Ryo Oshiba set to be next president of the Hiroshima Peace Institute

by Junji Akechi, Staff Writer

In April, Ryo Oshiba will become the next president of the Hiroshima Peace Institute at Hiroshima City University, located in Asaminami Ward, and the head of the Graduate School of Peace Studies, which will open in 2020. He says, “Because of my specialty in international relations, I have long wanted to come to Hiroshima to pursue my research and develop my ideas on peace studies and international politics in the A-bombed city.” Mr. Oshiba is currently a professor of Economics and Communication in the School of International Politics at Aoyama Gakuin University. He gladly accepted the invitation from Hiroshima City University to serve as the next president of the Hiroshima Peace Institute.

Mr. Oshiba was involved in establishing the Hiroshima Peace Contribution Plan, which Hiroshima Prefecture compiled in 2003. He has paid frequent visits to Hiroshima and spent time at the Hiroshima Peace Memorial Museum. Looking closely at photos of children who died in the atomic bombing, a charred tricycle, and other artifacts left behind by the A-bomb victims, he reflected on the reason for his interest in international relations. The conviction that nuclear weapons are the ultimate form of inhumanity, and that the catastrophic destruction caused by the atomic bomb must never be permitted to happen again, these thoughts became seared in his mind.

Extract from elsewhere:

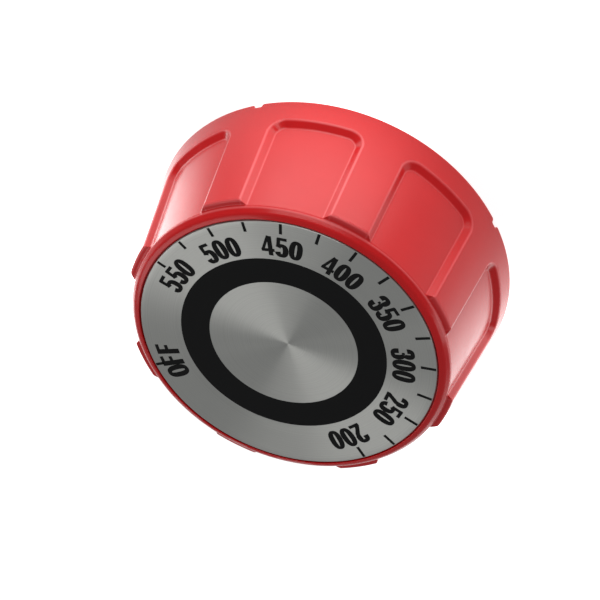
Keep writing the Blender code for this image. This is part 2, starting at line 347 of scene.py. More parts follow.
def geometry_tree(name, sizes):
    """A new Geometry Nodes tree: a shape in, its sizes by name, and the finished shape out."""
    tree = bpy.data.node_groups.new(name, "GeometryNodeTree")
    for socket, kind in (("Shape", "Geometry"), *sizes, ("Material", "Material")):
        tree.interface.new_socket(socket, in_out="INPUT", socket_type=f"NodeSocket{kind}")
    tree.interface.new_socket("Shape", in_out="OUTPUT", socket_type="NodeSocketGeometry")
    return tree


def repeat_round_axis_tree():
    """Geometry Nodes that set copies of a shape round the knob's axis and join them."""
    tree = geometry_tree("repeat_round_axis", (
        ("Copies", "Int"), ("First Angle", "Float"), ("Step Angle", "Float"),
        ("Join Distance", "Float")))
    given = add_node(tree, "NodeGroupInput").outputs
    points = add_node(tree, "GeometryNodePoints", inputs={"Count": given["Copies"]})
    index = add_node(tree, "GeometryNodeInputIndex")
    turn = add_node(tree, "ShaderNodeMath", {"operation": "MULTIPLY_ADD"},
                    {0: index.outputs[0], 1: given["Step Angle"], 2: given["First Angle"]})
    rotation = add_node(tree, "ShaderNodeCombineXYZ", inputs={"Z": turn.outputs[0]})
    copies = add_node(tree, "GeometryNodeInstanceOnPoints", inputs={
        "Points": points.outputs[0], "Instance": given["Shape"], "Rotation": rotation.outputs[0]})
    real = add_node(tree, "GeometryNodeRealizeInstances", inputs={"Geometry": copies.outputs[0]})
    joined = add_node(tree, "GeometryNodeMergeByDistance", inputs={
        "Geometry": real.outputs[0], "Distance": given["Join Distance"]})
    coloured = add_node(tree, "GeometryNodeSetMaterial", inputs={
        "Geometry": joined.outputs[0], "Material": given["Material"]})
    add_node(tree, "NodeGroupOutput", inputs={"Shape": coloured.outputs[0]})
    return tree


def plain_copy(source, name):
    """The evaluated mesh as a new plain object in place of its source."""
    bpy.context.view_layer.update()
    shapes = bpy.context.evaluated_depsgraph_get()
    mesh = bpy.data.meshes.new_from_object(source.evaluated_get(shapes))
    mesh.name = name
    piece = bpy.data.objects.new(name, mesh)
    bpy.context.scene.collection.objects.link(piece)
    bpy.data.objects.remove(source, do_unlink=True)
    return piece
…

Since the time he was in junior high school, he has admired the late Noboru Iwamura, a doctor who was an exemplary figure in the field. Dr. Iwamura worked in Nepal and devoted himself to the treatment of leukemia and literacy education. Eventually, Mr. Oshiba decided to get involved in activities that could make contributions to the international community. As a university student, he became increasingly interested in assistance for developing nations, programs that address poverty, and the broader question of peace. He obtained his Ph.D. in political science from Yale University in the United States, then taught at Hitotsubashi University and also served as a councilor of the Japan Association of International Relations.

His main area of research is global governance, which puts priority on the roles of the United Nations, non-governmental organizations (NGOs), and groups and individuals in solving international challenges. He views the contribution made by the International Campaign to Abolish Nuclear Weapons (ICAN), in its efforts to realize the adoption of the Treaty on the Prohibition of Nuclear Weapons at the United Nations, as an epoch-making achievement following the adoption of the Landmine Ban Treaty.

While Mr. Oshiba believes that nuclear weapons should be abolished, as he assesses current conditions in the world, he says that the idea that nuclear weapons are still needed for deterrence is a deeply-rooted view. “The theory of deterrence, which rests on the idea that nuclear weapons could be used, would never be accepted in Hiroshima because it goes against the moral convictions held by the people of this city,” he said. “In Hiroshima, I would like to develop new ideas that can undermine the theory of nuclear deterrence and lead to the total abolition of nuclear weapons.”

Mr. Oshiba lives with his wife. His son and daughter are already adults and are on their own. He goes to church every weekend and enjoys growing organic vegetables in his garden. He is originally from Hyogo Prefecture.